Task to carry out — Copy out all of the material, matching it word for word.

CAD and scene scripts:
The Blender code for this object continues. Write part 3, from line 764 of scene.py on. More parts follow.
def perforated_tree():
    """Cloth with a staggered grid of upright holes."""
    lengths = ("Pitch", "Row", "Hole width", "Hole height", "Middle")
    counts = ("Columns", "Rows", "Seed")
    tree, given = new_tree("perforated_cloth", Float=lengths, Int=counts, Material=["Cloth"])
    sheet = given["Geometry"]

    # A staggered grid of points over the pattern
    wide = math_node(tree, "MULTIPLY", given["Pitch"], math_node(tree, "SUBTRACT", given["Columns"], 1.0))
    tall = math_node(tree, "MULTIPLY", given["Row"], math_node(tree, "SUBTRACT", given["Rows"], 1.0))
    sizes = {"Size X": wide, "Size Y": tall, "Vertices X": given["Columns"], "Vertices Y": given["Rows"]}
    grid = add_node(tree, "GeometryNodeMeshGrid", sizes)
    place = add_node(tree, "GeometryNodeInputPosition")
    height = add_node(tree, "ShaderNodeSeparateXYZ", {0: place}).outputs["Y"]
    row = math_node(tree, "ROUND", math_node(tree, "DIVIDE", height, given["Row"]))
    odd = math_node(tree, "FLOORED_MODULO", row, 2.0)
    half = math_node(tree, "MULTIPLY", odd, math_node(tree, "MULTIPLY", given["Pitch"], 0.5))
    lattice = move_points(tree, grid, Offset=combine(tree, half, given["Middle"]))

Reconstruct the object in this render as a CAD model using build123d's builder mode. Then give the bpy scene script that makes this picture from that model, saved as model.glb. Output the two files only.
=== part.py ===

Exercise response —
The Blender code for this object continues. Write part 3, from line 764 of scene.py on. More parts follow.
def perforated_tree():
    """Cloth with a staggered grid of upright holes."""
    lengths = ("Pitch", "Row", "Hole width", "Hole height", "Middle")
    counts = ("Columns", "Rows", "Seed")
    tree, given = new_tree("perforated_cloth", Float=lengths, Int=counts, Material=["Cloth"])
    sheet = given["Geometry"]

    # A staggered grid of points over the pattern
    wide = math_node(tree, "MULTIPLY", given["Pitch"], math_node(tree, "SUBTRACT", given["Columns"], 1.0))
    tall = math_node(tree, "MULTIPLY", given["Row"], math_node(tree, "SUBTRACT", given["Rows"], 1.0))
    sizes = {"Size X": wide, "Size Y": tall, "Vertices X": given["Columns"], "Vertices Y": given["Rows"]}
    grid = add_node(tree, "GeometryNodeMeshGrid", sizes)
    place = add_node(tree, "GeometryNodeInputPosition")
    height = add_node(tree, "ShaderNodeSeparateXYZ", {0: place}).outputs["Y"]
    row = math_node(tree, "ROUND", math_node(tree, "DIVIDE", height, given["Row"]))
    odd = math_node(tree, "FLOORED_MODULO", row, 2.0)
    half = math_node(tree, "MULTIPLY", odd, math_node(tree, "MULTIPLY", given["Pitch"], 0.5))
    lattice = move_points(tree, grid, Offset=combine(tree, half, given["Middle"]))

Reconstruct the object in this render as a CAD model using build123d's builder mode. Then give the bpy scene script that makes this picture from that model, saved as model.glb. Output the two files only.
=== part.py ===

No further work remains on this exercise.